2.714 To implement the withholding obligation, proposed subsection 14-250(1) seeks to require a person who is the recipient of a taxable supply[295] that is, or that includes, a supply to which proposed subsection 14-250(2) applies, to pay to the Commissioner of Taxation (Commissioner) a certain amount.[296] Proposed subsection 14-250(2) applies to the supply, by way of sale or long-term lease, of new residential premises and potential residential land, other than supplies of a kind determined by the Commissioner under proposed subsection 14-250(3). Proposed subsection 14‑250(3) then provides that the Commissioner may, by legislative instrument, determine that proposed subsection 14-250(2) (and therefore the obligation in proposed subsection 14-250(1)) does not apply to a kind of supply specified in the determination. Proposed subsection 14-250(3) therefore appears to allow delegated legislation (the Commissioner's determination) to amend the operation of primary legislation.
2.715 A provision that enables delegated legislation to amend the operation of primary legislation is known as a Henry VIII clause. There are significant scrutiny concerns with enabling delegated legislation to override the operation of legislation which has been passed by Parliament as such clauses impact on the level of parliamentary scrutiny and may subvert the appropriate relationship between the Parliament and the executive.

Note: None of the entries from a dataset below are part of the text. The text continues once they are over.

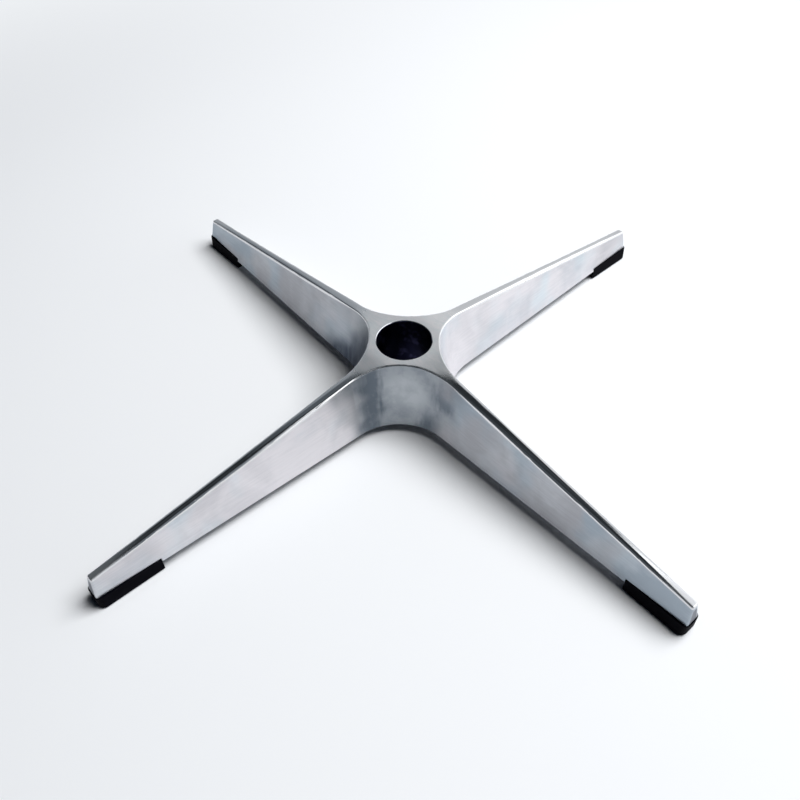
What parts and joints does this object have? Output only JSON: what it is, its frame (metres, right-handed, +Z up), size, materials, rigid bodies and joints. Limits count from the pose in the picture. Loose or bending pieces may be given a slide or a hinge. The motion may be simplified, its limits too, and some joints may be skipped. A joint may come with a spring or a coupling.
{
  "type": "swivel chair base",
  "caption": "Star base for a swivel chair: polished cast arms blending into a flat hub with a tapered column socket, standing on moulded glides.",
  "frame": {"origin": "on the floor, under the axis of the column socket", "axes": "+Z up along the column socket; the arms lie along +X, -X, +Y and -Y"},
  "size_m": [0.652, 0.652, 0.075],
  "materials": {
    "polished_casting": "polished die casting, flat satin-ground face round the socket",
    "glide_plastic": "moulded black, fine satin",
    "screw_steel": "zinc-plated self-tapping screws"
  },
  "bodies": {
    "root": {"base_casting": "polished_casting", "right_glide": "glide_plastic", "back_glide": "glide_plastic", "left_glide": "glide_plastic", "front_glide": "glide_plastic", "glide_screws": "screw_steel"}
  },
  "joints": []
}
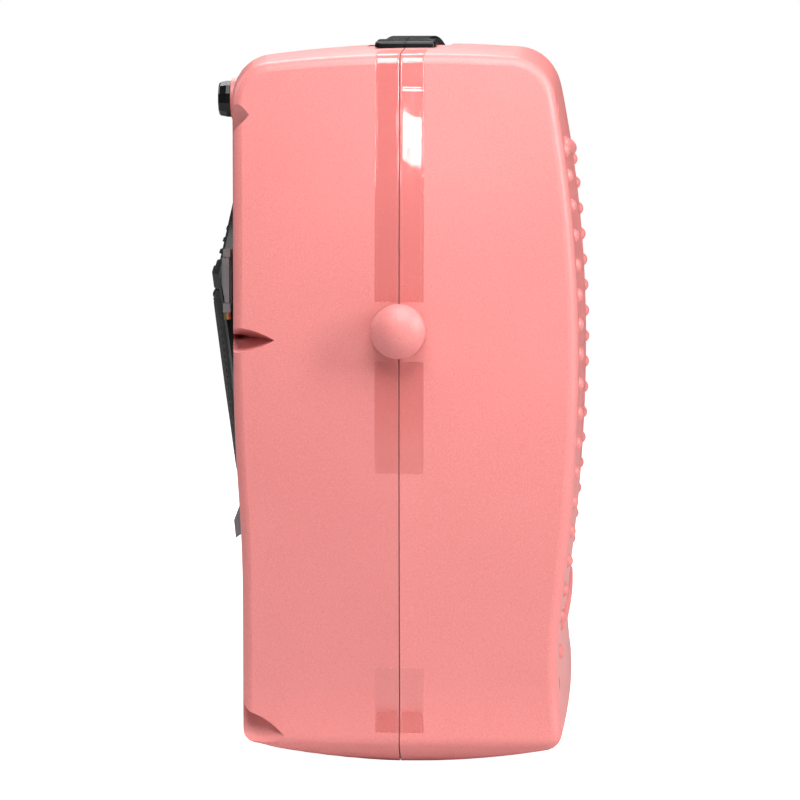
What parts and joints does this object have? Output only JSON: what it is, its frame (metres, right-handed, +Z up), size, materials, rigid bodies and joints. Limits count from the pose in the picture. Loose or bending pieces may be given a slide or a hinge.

As such, the committee expects a sound justification for the use of a Henry VIII clause to be provided in the explanatory memorandum.
2.716 In this instance, the explanatory memorandum only provides that the power of the Commissioner to override the operation of the withholding obligation by legislative instrument has been included '[t]o avoid any unintended consequences.'[297] The explanatory memorandum does not provide any further explanation, nor does it include examples of circumstances in which the power would be used. Given the apparent significance of the withholding obligation to the anti-evasion measures sought to be introduced by Schedule 5 to the bill, the committee does not consider this to sufficiently explain or justify the inclusion of a Henry VIII clause. In this regard, the committee also notes that the bill does not appear to provide any limitations on the power to make determinations under proposed subsection 14‑250(3). For example, it does not set out any criteria that must be satisfied.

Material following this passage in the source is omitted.